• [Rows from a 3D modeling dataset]
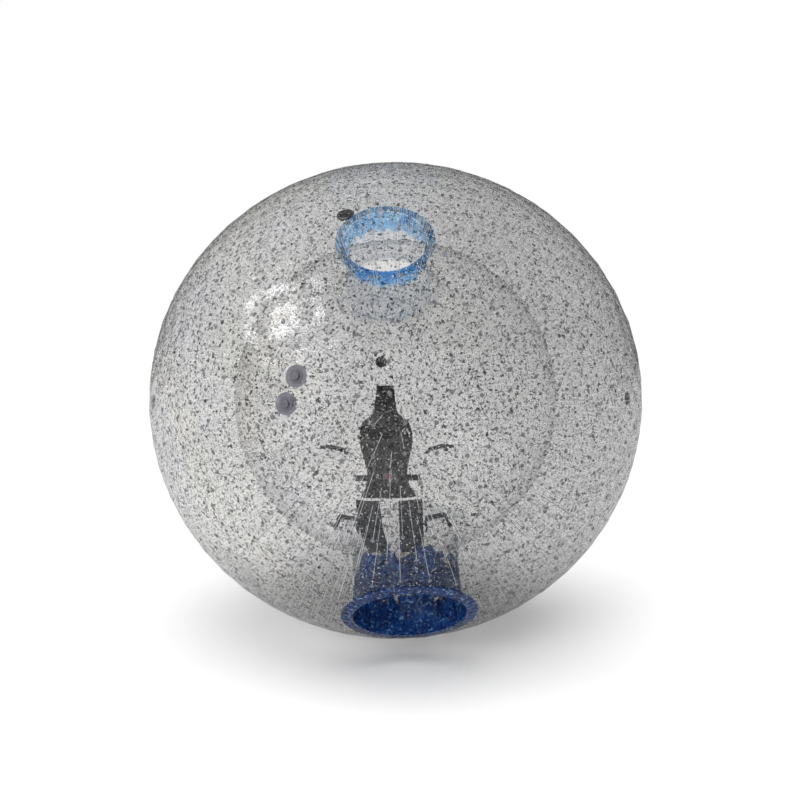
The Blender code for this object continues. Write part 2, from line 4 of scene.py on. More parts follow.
import bpy
import numpy as np
from mathutils import Matrix, Vector, kdtree, noise


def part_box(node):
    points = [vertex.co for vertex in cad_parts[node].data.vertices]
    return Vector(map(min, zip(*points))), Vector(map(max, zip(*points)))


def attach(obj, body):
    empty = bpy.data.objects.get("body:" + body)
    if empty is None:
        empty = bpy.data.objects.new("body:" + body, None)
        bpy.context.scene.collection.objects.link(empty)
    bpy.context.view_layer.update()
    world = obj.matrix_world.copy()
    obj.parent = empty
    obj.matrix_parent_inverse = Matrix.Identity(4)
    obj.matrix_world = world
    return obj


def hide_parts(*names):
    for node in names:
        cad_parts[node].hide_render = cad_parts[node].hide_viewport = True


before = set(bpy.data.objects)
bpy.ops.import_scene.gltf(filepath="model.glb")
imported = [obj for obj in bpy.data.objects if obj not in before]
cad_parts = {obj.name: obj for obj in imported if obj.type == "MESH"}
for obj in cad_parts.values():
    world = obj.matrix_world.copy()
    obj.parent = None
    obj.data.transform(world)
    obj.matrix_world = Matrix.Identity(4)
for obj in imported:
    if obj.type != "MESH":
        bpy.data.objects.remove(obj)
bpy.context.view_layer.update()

# ---- driving sizes, in metres and degrees ----------------------------------------------------
TUNNEL_TILT = 49.0            # the front opening looks this far below level
SAG = 0.033                   # share of its height the outer ball loses under its own weight
TUNNEL_RADIUS = 0.310
FILM = 0.0010
OUTER_GORES = 8
INNER_GORES = 6
BALL = "ball"

ANCHOR_SPACING = 0.148        # between tethers on the outer ball
ANCHOR_DISC = 0.0105          # radius of a tether's welded disc
TETHER_RADIUS = 0.0014
MOUTH_MARGIN = 0.10           # from an opening's edge to the first ring of tethers
FITTING_MARGIN = 0.075        # no tether stands nearer to the middle of a valve or ring patch
FILM_STEP = 0.022             # mesh size of the clear film
EDGE_FADE = 0.05              # the wrinkles die out this far from an opening
SHARP_ANGLE = 50.0            # edges keep their crease above this angle

WEB_WIDTH = 0.050
WEB_THICKNESS = 0.0035
PAD_REACH = (0.990, 0.976)    # back and front of the back pad, from the ball's centre
PAD_ROWS = ((81, 0.200), (87, 0.150), (93, 0.140), (99, 0.160), (105, 0.190), (111, 0.195),
            (116, 0.170), (120, 0.085), (126, 0.070), (132, 0.060))
LEG_REACH = (0.990, 0.980)
LEG_AZIMUTH = 9.0
LEG_ROWS = ((42, 0.060), (49, 0.075), (56, 0.078), (63, 0.078), (71, 0.080), (79, 0.082))
SHOULDER_REACH = 0.9715
SHOULDER_AZIMUTH = 6.8
SHOULDER_ROWS = ((95, 0.025), (118, 0.025))
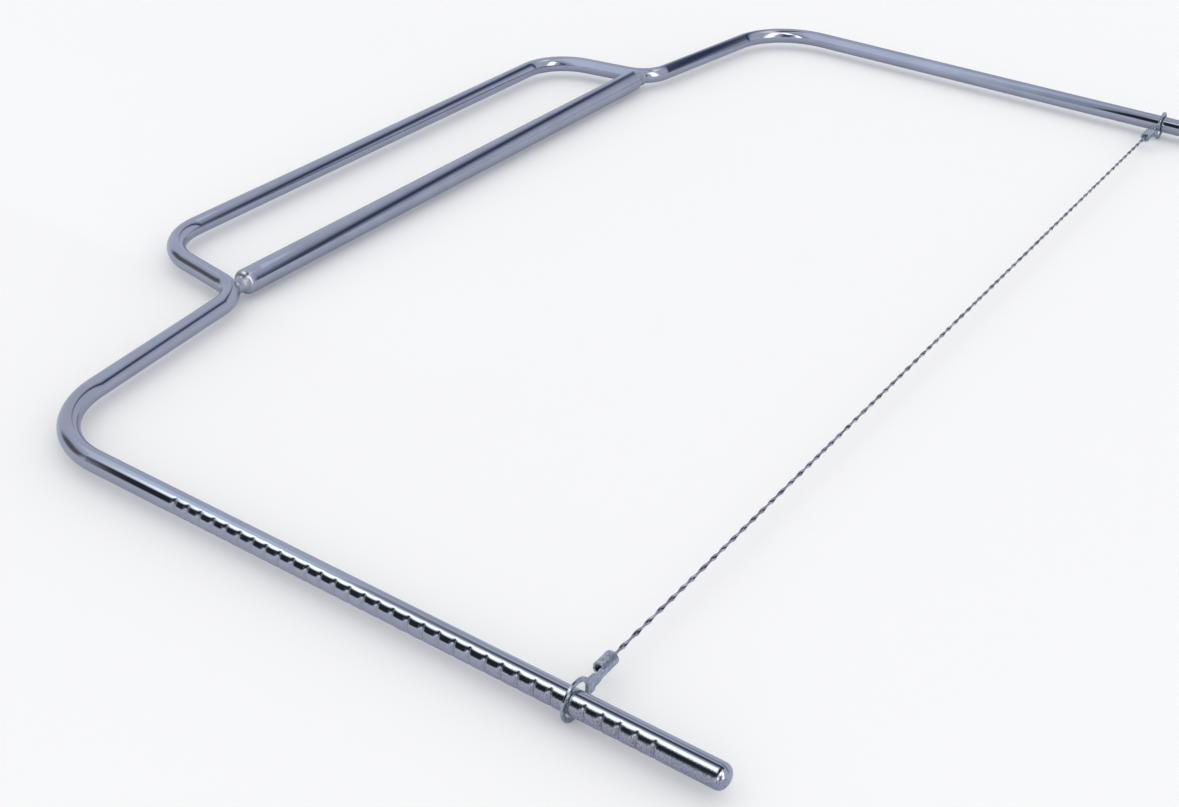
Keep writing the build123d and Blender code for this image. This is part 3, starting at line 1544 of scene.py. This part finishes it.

• [Aim of the task] Please print the material above exactly as it appears, from its first line through the line containing "obj.parent = None", inclusive, and stop there.

• [Full answer]
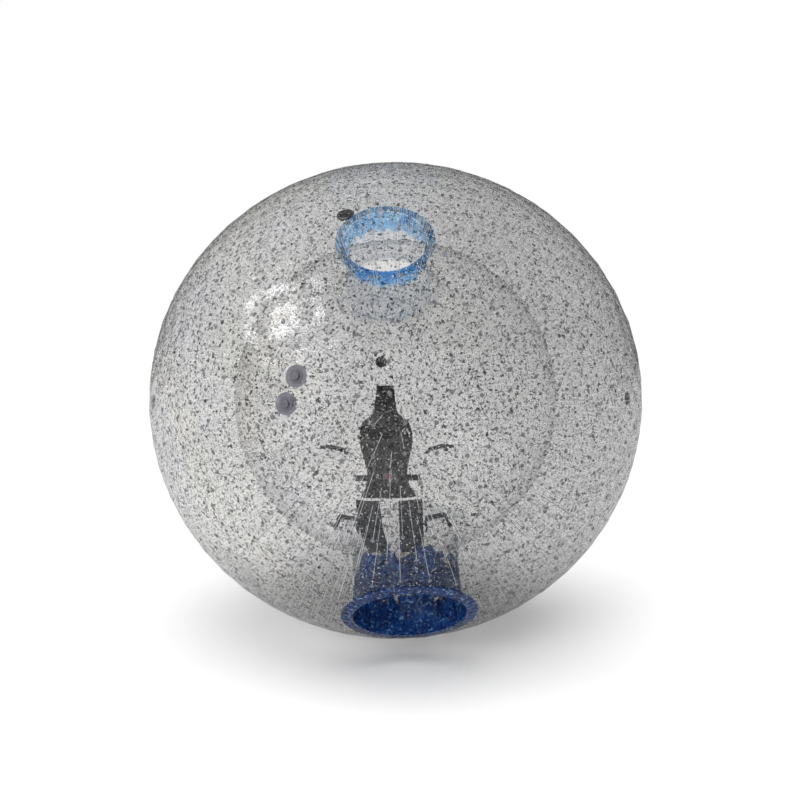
The Blender code for this object continues. Write part 2, from line 4 of scene.py on. More parts follow.
import bpy
import numpy as np
from mathutils import Matrix, Vector, kdtree, noise


def part_box(node):
    points = [vertex.co for vertex in cad_parts[node].data.vertices]
    return Vector(map(min, zip(*points))), Vector(map(max, zip(*points)))


def attach(obj, body):
    empty = bpy.data.objects.get("body:" + body)
    if empty is None:
        empty = bpy.data.objects.new("body:" + body, None)
        bpy.context.scene.collection.objects.link(empty)
    bpy.context.view_layer.update()
    world = obj.matrix_world.copy()
    obj.parent = empty
    obj.matrix_parent_inverse = Matrix.Identity(4)
    obj.matrix_world = world
    return obj


def hide_parts(*names):
    for node in names:
        cad_parts[node].hide_render = cad_parts[node].hide_viewport = True


before = set(bpy.data.objects)
bpy.ops.import_scene.gltf(filepath="model.glb")
imported = [obj for obj in bpy.data.objects if obj not in before]
cad_parts = {obj.name: obj for obj in imported if obj.type == "MESH"}
for obj in cad_parts.values():
    world = obj.matrix_world.copy()
    obj.parent = None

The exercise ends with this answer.